Ketua Komisi VII Pastikan RUU Migas Rampung Tahun Depan

BALI - Ketua Komisi VII DPR RI Sugeng Suparwoto memastikan revisi undang-undang minyak dan gas bumi (RUU Migas) bakal disahkan tahun depan. Sugeng mengatakan sejumlah persiapan seperti dokumen akademis sudah dikantonginya.

Lebih lanjut, Sugeng mengaku sudah mendorong pembahasan RUU Migas ini lebih cepat di ruang parlemen. Dengan begitu, dia menjanjikan aturan hukum mengenai sektor migas di Indonesia ini rampung dalam waktu dekat.

"Saya pastikan 2023 tuntas UU Migas, saya kira itu," ujarnya disela-sela 3rd International Convention on Indonesian Upstream Oil and Gas 2022, di BNDCC, Nusa Dua, Bali, Rabu 23 November.

Terkait dengan urgensi RUU Migas, Sugeng menjelaskan bahwa posisinya adalah untuk menggantikan undang-undang yang sebelumnya soal migas. Sementara, beberapa pasal dalam aturan sebelumnya telah dibatalkan oleh Mahkamah Konstitusi. Aturan itu adalah UU Nomor 22 Tahun 2001.

Dengan adanya revisi ini, kata Sugeng, diharapkan mampu mengakomodir segala kepentingan dan kepastian hukum industri migas di Indonesia. Termasuk juga mampu mendorong banyaknya investor yang menanamkan modal kedepannya.
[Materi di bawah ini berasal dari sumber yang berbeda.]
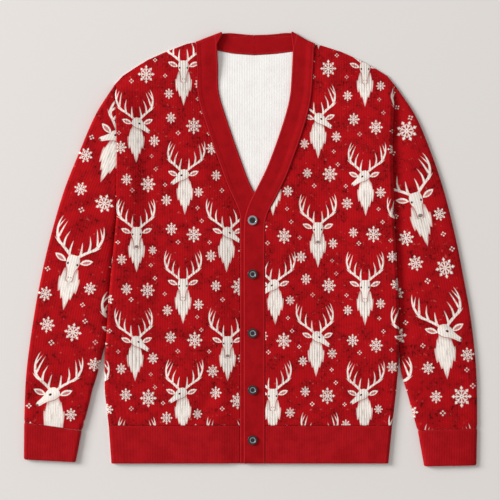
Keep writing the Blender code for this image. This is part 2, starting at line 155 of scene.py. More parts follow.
# Soft folds: x, y, direction in degrees from +X, half length, half width, height
FOLDS = (
    (-0.1720, 0.0100, 100, 0.080, 0.028, -0.0005), (-0.0740, -0.2600, 60, 0.040, 0.011, -0.0012),
    (-0.1200, -0.2300, 66, 0.060, 0.016, 0.0008), (0.1250, -0.3250, 4, 0.055, 0.020, -0.0007),
    (0.1900, -0.0500, 95, 0.090, 0.022, 0.0007), (0.1050, 0.1100, 112, 0.060, 0.018, -0.0007),
    (-0.3560, -0.2450, 38, 0.034, 0.009, -0.0010), (-0.3500, -0.2150, 40, 0.030, 0.010, 0.0009),
    (-0.3000, 0.0500, 66, 0.060, 0.014, 0.0008), (0.3550, -0.2350, 140, 0.034, 0.010, -0.0010),
    (0.3100, 0.0300, 112, 0.070, 0.014, -0.0008), (0.3300, -0.1400, 104, 0.050, 0.012, 0.0008),
    (-0.2620, 0.0760, 8, 0.034, 0.0050, -0.0006), (0.2490, 0.2710, -47, 0.012, 0.0034, -0.0007),
    (0.3460, -0.0060, 25, 0.020, 0.011, -0.0006), (0.3680, -0.1500, 30, 0.020, 0.012, -0.0006),
)

BUTTON_X = 0.0035
BUTTON_Y = (0.0486, -0.0427, -0.1428, -0.2390, -0.3240)
BUTTON_RADIUS = 0.0080
BUTTON_THICKNESS = 0.0026
DISH_RADIUS = 0.0051  # out to the slope of the rim
DISH_RING = 0.0031  # a black button's dish is painted lighter outside this radius: a painted reflection for its glints
HOLE_RADIUS = 0.0009
HOLE_OFFSET = 0.0018
BUTTON_TURNS = (0.2, 0.9, 0.5, 1.2, 0.0)  # radians
BUTTON_STEPS = ((0.0024, 0.0), (0.0009, -0.0008), (0.0012, 0.00015))  # in from the rim, and up
BUTTON_FOOT = 0.0012
BUTTON_ROUND = 0.0005
THREAD_RADIUS = 0.00042
THREAD_INTO_HOLES = 0.0008
THREAD_UP = 0.83  # share of the button's thickness that it lies up

SIGN = {"right": -1.0, "left": 1.0}
COLUMN = {"right": 1, "left": 2}  # in BODY_EDGE

# ---------------------------------------------------------------- sizes of the finer form

FRONT_COLUMNS_A_RIB = 6
BACK_COLUMNS_A_RIB = 4
FRONT_ROWS = 104
BACK_ROWS = 70
HEM_ROWS = 26
BACK_HEM_ROWS = 14
SLEEVE_TOP_COLUMNS = 250
CUFF_TOP_COLUMNS = 132
UNDERSIDE_COLUMNS = 24
SLEEVE_STEPS = 13  # rings between two rows of SLEEVE
CUFF_STEPS = 30
BAND_STEPS = 14
BAND_COLUMNS = 44
FOLD_STEPS = 12
NECK_STEPS = 8
MEETING_STEPS = 4
SIDE_FOLD_TURNS = (-72, -48, -24, 0, 24, 48, 72)  # degrees of the points round a sleeve's side fold
RIB_PROFILE_POWER = 0.6  # under 1 makes broad ribs with narrow valleys between them
RIB_MEAN = 0.6  # share of their height that the flattened ribs have beside a seam
RIB_FADE = 0.003  # over which they flatten
SLEEVE_RIB_HEIGHT = 0.0002
TOP_RIB_HEIGHT = {"printed": 0.00030, "trim": 0.00028}  # ribs of the fronts, and of the hem and cuffs
SOFT_EDGE = 0.0020  # how far in a cut or folded edge is rounded
SOFT_EDGE_ROWS = (0.0, 0.0004, 0.0010, 0.0016)  # rows or columns that carry that round
EDGE_THINNEST = 0.50  # share of the wall left at the very edge
FOLD_DEPTH = 2.3  # how much deeper the soft folds are than in the solids
LOFT = 0.0014  # how much higher the fronts and sleeves lie away from their edges
SIDE_ROUND = {"right": 0.0045, "left": 0.0055}  # over which a front comes down to the back at its side
SEAM_BANK = 0.005  # over which it comes down to the sleeve at the armhole
BANK_SHARE = {"right": 0.0, "left": 0.88}  # share of its height that it loses there
# The soft roll beside the side and the armhole: its height and the width over which it falls away
# towards the middle, below the armpit and then above it
ROLL = {"right": ((0.0052, 0.074), (0.0066, 0.044)), "left": ((0.0072, 0.110), (0.0072, 0.110))}
ROLL_IN = {"right": 0.014, "left": 0.0050}  # how far in from the edge its crest begins
ROLL_CHANGE = 0.08  # how far up from y = 0 it changes
ROLL_ENDS = {"right": (-0.225, 0.290), "left": (-0.235, 0.285)}  # y of its lower and upper end
ROLL_FADE = (0.07, 0.045)  # y over which it begins at the lower end and ends at the upper one
SLEEVE_LIFT = {"right": 0.66, "left": 0.0}  # share of the roll's height that the sleeve beside it has
LIFT_WIDE = 0.115
SINK = {"right": 0.0, "left": 0.92}  # share of a sleeve's thickness lost beside the roll
SINK_WIDE = 0.034
LEVEL_WIDE = 0.02  # over which a sleeve comes level with the front beside it
OUTER_POWER = {"right": 80.0, "left": 4.0}  # how squarely a sleeve turns down at its outer side
INNER_POWER = {"right": (14.0, 34.0), "left": (4.0, 20.0)}  # and inside, beside the roll and below
NECK_FOLD = {"right": 0.0026, "left": 0.0011}  # radius of a band's fold at the shoulder
NECK_SPREAD = {"right": (0.270, 0.325), "left": (0.095, 0.200)}  # y over which the bands come level
NECK_RISE = (0.280, 0.062)  # y where a band begins to rise to its fold, and over how far
BAND_SHEET = BAND_WALL - 0.0003  # its wall between the stitched lines
BEAD_IN = 0.0019  # the stitched line along a band's edges
BEAD_HALF = 0.0010
BEAD_HEIGHT = 0.0005
BACK_RIB_HEIGHT = 0.0003
BACK_TURN = 0.053  # width of the back's columns, at each side, that turn with the body's edge
SEAM_RIDGE = {"right": 0.0005, "left": 0.0021}  # height of the folded seam under a band's sewn edge
SEAM_RIDGE_WIDTH = {"right": 0.0085, "left": 0.0160}
SEAM_RIDGE_SLOPE = {"right": 0.002, "left": 0.0110}
RIDGE_RISE = (0.02, 0.12)  # y where that ridge begins, and over how far
CROWN = {"right": 0.0012, "left": 0.0}  # how far a band slopes down to its sewn edge at the shoulder
CROWN_IN, CROWN_SLOPE = 0.016, 0.013  # the slope's inner end, and its width
CROWN_RISE = (0.275, 0.045)
SLEEVE_PRINT_SCALE = 1.28  # how much larger the print is on the sleeves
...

"Pokoknya akan segera masuk (pembahasan di parlemen) karena naskah akademiknya sudah kita siapkan kok. Karena kita tahu meskipun ada UU Omnibus Law kan perlu juga menyangkut kekhususan maka perlunya UU Migas secepatnya," tuturnya.

Selain menggenjot revisi UU Migas, Sugeng mengaku juga tengah mendorong pembahasan mengenai RUU Energi Baru Terbarukan (EBT). Kedua aturan ini disinyalir sebagai landasan hukum untuk investasi di sektor hulu migas seiring dengan komitmen transisi energi.

Menanggapi soal RUU Migas yang ditargetkan rampung tahun depan, Kepala SKK Migas Dwi Soetjipto berharap aturan baru tersebut mengakomodir isu energi terbarukan. Sebab, Indonesia sudah tidak bisa lepas dari tuntutan para investor untuk melaksanakan kegiatan investasi dan reduksi CO2.

Tak hanya itu, Dwi menilai juga harus mengakomodir mengenai isu non konvensional migas. Sebab, sudah harus berada dengan operasional di konvensional migas, tapi butuh payung hukum.

"Kalau sekarang masih sangat mengacu pada kegiatan konvensional migas, padahal kegiatan sudah berbeda;" jelasnya.